Sadly this is where the story takes a dismal turn. This was the only time I achieved these results. Every subsequent burn thereafter was less and less effective until finally on about the 6-8th burn it started back blowing smoke and fire out the feed tube. For a system with effectively no moving parts, initially I was not overly concerned. Annoyed yes, to be sure, but I was pretty certain I could figure it out. (*dare to dream lol)
So, i popped the top drum off and discovered that the riser had pretty much fallen apart. The aluminum foil had disintegrated and the ceramic board had warped
enough to break the refractory cement seal around the board borders. Another thing I noticed was that the ceramic board that made the fire box tunnel was not holding up as well as I'd hoped.
So, I rebuilt the firebox using #2 refractory tile cut to the size and specs of the ceramic board parts, and rebuilt the riser using 1/2 split brick cut to size, and insulated the brick with the ceramic board.
see 10-core v2
11-core v3 pt2
12-riser v2
13-riser v2 insulatred
I rebuilt the riser out of 1/2 split firebrick per Ernie and Erica's recommendation in their book (except I cut the bricks to size) and put everything back together.
At this point I mention the CSA measurements in inches
The feed tube is 4.5x4.5 = 20.25
the riser internal is 5x5 = 25
the 6 inch duct has a csa of 30
I figured that made the system solid.
Additionally before placing the drum back on, I put 2x4s over the riser and measured the gap between the two drum sections. I got 1.25 inches. Since the 2x4s are 1.5x3.5 that would give me 2.25 inches of space between the riser and the top of the drum.
This time during the burn I had to close off 50% of the feed tube to get any draft and when the drum hit 400 degrees it flamed out and I got smoke blow back and fire out the feed tube.
I sealed off the feed tube with bricks and let it die out.
About this time, it occurred to me that maybe my mass duct really didn't have enough rise, so I tore that apart and reinstalled it with a 3 inch rise in each 10 foot section with a 1 inch rise between the end elbows for a total of 7 inches of rise before it hits the chimney. And I had the same issue as before: at 350-400 smoke blow back made its appearance.
In the meantime I met a young gentleman at one of the
local fireplace shops who had attended one of Paul's RMH Seminars, and explained to him the problems I was having and showed him my photos. He offered his opinion that the CSA of the exit duct going to the Mass was probably not enough. So, back to the
books and sure enough there is a 3 inch CSA requirement there I had totally overlooked (much to my chagrin).
I tore out the back of the support bricks and again cut them to the size I needed and also considered since the surfaces of the ceramic board, the tiles and the firebricks that support the riser were not perfectly smooth, I would put a thin (1/2 inch) layer of
cob between the riser and the core to make sure everything was sealed up tight.
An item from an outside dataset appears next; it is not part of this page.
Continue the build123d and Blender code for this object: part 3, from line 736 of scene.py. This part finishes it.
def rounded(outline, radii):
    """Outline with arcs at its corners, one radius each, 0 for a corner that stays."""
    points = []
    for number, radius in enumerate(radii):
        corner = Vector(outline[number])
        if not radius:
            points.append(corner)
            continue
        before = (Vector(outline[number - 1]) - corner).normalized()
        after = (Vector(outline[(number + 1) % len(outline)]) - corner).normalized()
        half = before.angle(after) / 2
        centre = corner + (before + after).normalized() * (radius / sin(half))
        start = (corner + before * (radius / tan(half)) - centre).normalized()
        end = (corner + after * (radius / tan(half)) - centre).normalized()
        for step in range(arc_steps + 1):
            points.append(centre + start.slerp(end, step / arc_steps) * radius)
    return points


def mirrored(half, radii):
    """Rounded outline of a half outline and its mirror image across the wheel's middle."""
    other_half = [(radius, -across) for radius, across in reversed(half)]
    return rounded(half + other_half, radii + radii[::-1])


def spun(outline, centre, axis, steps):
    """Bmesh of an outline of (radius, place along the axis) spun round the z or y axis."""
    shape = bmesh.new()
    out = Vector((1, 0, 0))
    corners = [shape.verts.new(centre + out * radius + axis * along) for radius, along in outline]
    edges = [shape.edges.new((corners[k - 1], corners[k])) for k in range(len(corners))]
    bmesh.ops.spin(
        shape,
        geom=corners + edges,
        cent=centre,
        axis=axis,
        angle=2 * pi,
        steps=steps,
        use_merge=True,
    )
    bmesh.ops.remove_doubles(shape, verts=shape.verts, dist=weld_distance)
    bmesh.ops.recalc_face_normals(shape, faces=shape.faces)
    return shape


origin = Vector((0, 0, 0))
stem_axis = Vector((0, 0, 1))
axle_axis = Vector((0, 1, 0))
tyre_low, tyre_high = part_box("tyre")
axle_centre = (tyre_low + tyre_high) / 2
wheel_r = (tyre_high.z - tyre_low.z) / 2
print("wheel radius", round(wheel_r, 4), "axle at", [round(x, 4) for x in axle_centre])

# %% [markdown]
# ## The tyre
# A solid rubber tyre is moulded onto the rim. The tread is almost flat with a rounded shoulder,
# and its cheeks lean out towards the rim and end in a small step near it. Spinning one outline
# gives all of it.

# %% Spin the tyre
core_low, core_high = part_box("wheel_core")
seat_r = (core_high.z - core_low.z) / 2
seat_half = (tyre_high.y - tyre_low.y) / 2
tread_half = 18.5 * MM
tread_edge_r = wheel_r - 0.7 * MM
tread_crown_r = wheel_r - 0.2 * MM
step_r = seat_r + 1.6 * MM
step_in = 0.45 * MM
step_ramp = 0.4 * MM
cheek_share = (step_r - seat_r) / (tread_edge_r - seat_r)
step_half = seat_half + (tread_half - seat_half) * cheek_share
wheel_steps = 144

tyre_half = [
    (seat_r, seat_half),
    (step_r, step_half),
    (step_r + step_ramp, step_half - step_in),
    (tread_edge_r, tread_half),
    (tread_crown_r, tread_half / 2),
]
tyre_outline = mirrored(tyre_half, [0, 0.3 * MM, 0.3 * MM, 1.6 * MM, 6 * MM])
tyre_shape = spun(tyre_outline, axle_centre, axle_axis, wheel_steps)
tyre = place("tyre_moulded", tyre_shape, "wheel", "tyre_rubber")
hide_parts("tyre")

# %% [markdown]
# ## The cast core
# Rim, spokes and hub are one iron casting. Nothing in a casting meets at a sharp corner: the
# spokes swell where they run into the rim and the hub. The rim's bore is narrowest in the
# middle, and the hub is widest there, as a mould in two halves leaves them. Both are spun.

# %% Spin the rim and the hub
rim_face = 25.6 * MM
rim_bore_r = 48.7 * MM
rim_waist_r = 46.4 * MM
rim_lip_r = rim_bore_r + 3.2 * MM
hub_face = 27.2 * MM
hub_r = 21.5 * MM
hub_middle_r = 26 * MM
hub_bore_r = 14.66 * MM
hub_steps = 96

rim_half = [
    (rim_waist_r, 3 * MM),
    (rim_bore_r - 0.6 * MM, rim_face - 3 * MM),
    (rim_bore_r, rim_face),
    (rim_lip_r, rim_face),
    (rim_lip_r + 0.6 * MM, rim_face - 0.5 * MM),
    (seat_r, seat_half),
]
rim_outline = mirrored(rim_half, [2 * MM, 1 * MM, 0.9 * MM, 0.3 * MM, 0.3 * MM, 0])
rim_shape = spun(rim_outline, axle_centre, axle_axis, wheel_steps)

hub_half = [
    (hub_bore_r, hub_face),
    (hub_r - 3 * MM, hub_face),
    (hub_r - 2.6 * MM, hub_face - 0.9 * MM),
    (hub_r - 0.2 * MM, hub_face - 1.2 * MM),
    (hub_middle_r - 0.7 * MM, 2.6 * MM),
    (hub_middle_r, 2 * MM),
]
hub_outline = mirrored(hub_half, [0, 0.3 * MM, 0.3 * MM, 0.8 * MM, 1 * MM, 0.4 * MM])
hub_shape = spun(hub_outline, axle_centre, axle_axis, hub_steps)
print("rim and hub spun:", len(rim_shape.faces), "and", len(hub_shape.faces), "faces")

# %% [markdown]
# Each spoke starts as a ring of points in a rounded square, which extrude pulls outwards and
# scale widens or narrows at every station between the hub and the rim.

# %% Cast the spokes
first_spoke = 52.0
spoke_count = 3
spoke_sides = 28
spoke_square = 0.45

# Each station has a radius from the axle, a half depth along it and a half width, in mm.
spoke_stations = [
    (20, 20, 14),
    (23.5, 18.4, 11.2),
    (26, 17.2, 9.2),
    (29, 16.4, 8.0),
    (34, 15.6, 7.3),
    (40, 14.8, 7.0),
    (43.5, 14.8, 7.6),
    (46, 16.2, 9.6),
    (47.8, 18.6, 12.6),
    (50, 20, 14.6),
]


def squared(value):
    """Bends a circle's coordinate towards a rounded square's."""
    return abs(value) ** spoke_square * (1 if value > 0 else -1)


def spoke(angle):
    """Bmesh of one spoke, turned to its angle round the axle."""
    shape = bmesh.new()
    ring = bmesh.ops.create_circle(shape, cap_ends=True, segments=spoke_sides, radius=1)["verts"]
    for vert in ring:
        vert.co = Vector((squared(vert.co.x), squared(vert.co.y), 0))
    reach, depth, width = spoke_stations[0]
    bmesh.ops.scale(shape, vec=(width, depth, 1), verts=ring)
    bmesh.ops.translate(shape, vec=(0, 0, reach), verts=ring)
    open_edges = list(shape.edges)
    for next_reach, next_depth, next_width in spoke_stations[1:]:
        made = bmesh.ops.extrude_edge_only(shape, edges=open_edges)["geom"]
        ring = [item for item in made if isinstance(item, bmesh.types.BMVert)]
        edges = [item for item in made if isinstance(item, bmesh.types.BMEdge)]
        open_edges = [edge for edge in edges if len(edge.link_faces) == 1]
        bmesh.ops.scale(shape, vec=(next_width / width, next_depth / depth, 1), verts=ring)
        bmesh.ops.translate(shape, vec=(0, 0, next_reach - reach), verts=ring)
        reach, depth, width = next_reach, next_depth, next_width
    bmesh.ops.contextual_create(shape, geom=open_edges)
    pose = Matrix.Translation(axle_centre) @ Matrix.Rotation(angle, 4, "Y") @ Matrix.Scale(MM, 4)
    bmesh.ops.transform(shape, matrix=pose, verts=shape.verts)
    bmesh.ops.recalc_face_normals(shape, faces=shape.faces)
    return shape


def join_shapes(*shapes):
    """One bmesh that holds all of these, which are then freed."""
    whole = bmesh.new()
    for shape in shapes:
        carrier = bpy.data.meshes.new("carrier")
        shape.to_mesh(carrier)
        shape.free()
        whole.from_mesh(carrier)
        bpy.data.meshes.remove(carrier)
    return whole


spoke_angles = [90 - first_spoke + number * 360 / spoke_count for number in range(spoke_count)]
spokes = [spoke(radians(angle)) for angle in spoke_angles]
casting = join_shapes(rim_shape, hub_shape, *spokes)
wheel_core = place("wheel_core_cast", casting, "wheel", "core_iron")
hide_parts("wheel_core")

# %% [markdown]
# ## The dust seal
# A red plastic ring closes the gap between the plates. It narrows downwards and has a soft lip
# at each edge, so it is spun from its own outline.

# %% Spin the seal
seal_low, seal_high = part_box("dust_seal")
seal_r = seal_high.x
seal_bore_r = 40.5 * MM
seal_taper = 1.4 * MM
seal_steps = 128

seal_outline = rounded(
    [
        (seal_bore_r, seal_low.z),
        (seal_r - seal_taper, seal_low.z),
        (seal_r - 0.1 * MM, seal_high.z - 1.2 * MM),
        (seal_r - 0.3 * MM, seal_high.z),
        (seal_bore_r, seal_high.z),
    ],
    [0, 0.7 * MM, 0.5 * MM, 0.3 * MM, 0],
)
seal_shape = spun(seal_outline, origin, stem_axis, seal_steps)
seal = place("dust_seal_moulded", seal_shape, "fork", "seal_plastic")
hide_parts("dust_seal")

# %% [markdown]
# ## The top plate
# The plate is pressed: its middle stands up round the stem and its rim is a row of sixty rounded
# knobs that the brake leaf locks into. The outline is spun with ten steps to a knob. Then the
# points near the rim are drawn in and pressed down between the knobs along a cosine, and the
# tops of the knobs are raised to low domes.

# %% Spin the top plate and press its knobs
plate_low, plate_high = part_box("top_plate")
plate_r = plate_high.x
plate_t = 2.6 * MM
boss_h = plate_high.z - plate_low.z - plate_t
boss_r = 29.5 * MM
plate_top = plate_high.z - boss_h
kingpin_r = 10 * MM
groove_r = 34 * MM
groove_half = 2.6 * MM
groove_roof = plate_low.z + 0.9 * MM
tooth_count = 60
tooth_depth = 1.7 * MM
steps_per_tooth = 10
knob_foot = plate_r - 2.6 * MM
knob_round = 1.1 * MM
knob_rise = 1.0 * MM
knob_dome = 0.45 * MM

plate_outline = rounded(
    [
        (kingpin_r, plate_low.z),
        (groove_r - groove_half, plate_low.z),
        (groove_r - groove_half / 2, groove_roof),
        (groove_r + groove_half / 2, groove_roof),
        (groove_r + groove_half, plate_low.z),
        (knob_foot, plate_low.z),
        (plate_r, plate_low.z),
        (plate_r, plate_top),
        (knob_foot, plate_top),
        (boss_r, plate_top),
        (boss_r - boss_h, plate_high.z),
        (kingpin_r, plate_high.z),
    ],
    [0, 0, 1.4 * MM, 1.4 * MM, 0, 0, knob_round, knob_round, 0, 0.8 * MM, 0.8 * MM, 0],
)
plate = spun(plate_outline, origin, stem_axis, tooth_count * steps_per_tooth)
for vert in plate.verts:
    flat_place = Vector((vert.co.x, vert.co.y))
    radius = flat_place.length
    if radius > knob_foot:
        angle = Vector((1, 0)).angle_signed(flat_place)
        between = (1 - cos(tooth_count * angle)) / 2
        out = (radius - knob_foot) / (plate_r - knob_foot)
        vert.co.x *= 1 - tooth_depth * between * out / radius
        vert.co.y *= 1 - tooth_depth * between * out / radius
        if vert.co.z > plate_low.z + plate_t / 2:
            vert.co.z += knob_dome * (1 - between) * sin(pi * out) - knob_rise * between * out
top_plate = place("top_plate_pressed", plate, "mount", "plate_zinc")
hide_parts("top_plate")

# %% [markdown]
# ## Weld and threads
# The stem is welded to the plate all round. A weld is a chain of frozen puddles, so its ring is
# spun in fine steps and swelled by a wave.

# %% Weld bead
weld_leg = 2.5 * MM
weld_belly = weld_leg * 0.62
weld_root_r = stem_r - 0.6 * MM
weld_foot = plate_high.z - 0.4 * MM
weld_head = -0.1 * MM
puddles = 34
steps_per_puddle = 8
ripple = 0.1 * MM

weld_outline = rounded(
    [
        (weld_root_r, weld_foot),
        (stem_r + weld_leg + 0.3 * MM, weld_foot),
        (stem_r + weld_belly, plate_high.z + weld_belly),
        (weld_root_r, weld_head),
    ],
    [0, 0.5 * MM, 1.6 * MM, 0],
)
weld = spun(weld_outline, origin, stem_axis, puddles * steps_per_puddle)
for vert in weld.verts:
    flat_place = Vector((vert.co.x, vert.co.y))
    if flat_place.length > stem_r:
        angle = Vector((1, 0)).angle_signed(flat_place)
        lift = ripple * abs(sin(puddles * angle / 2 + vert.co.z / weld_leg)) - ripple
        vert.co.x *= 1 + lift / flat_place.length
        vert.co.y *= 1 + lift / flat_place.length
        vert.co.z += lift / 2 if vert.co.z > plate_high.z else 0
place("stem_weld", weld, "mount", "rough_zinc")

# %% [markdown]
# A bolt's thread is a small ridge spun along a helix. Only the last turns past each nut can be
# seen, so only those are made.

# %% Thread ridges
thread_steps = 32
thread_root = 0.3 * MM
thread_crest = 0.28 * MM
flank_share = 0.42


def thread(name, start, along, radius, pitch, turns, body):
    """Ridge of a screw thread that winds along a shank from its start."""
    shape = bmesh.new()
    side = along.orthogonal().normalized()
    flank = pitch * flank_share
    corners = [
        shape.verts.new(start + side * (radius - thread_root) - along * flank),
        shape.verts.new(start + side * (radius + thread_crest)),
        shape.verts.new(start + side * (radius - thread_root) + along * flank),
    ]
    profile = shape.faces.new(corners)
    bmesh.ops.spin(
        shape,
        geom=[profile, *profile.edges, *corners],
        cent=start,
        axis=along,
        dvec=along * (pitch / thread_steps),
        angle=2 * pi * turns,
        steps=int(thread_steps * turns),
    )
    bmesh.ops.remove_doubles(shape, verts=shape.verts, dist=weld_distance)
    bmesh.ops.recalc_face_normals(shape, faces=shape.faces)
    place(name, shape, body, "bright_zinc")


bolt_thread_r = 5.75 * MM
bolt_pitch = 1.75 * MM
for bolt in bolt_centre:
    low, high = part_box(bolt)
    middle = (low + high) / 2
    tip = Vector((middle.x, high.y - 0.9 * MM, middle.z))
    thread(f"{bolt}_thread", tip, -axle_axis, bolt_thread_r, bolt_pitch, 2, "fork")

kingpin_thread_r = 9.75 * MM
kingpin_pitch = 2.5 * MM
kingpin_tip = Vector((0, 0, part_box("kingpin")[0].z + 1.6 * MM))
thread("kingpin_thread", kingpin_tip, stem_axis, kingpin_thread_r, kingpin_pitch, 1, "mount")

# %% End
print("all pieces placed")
This having been about the fourth time I had torn things apart, another thing became apparent. While the silicone is wonderfully easy to apply and does seal things up, its a real pain in the rear to get off and clean up. So, this time since I was cobbing things up, I decided to use cob for the resealing of the drum.
see 15-sealed by cob
16-exit duct csa
With the new duct gap in place and everything rebuilt, the final burn was more dismal than any of the others such that even a small fire to start came back through the feed tube.
So this is where I currently sit. There has to be a choke point somewhere, and having just read the post on how to make your RMH rockier, the only other think I can think of is to lower the riser, or move the whole thing back the the three inches I moved it forward.
While I'm not freezing, as the propane back up is in place, my pocket book is hemorrhaging to keep the propane flowing. So the sooner I can fix this the sooner my pocketbook will love me again lol.
Thanks in advance for your posts and constructive comments.
Jim
PS I did attempt to upload the movies of the test burns but the forum wasn't having any of that. Sorry. Is there a solution?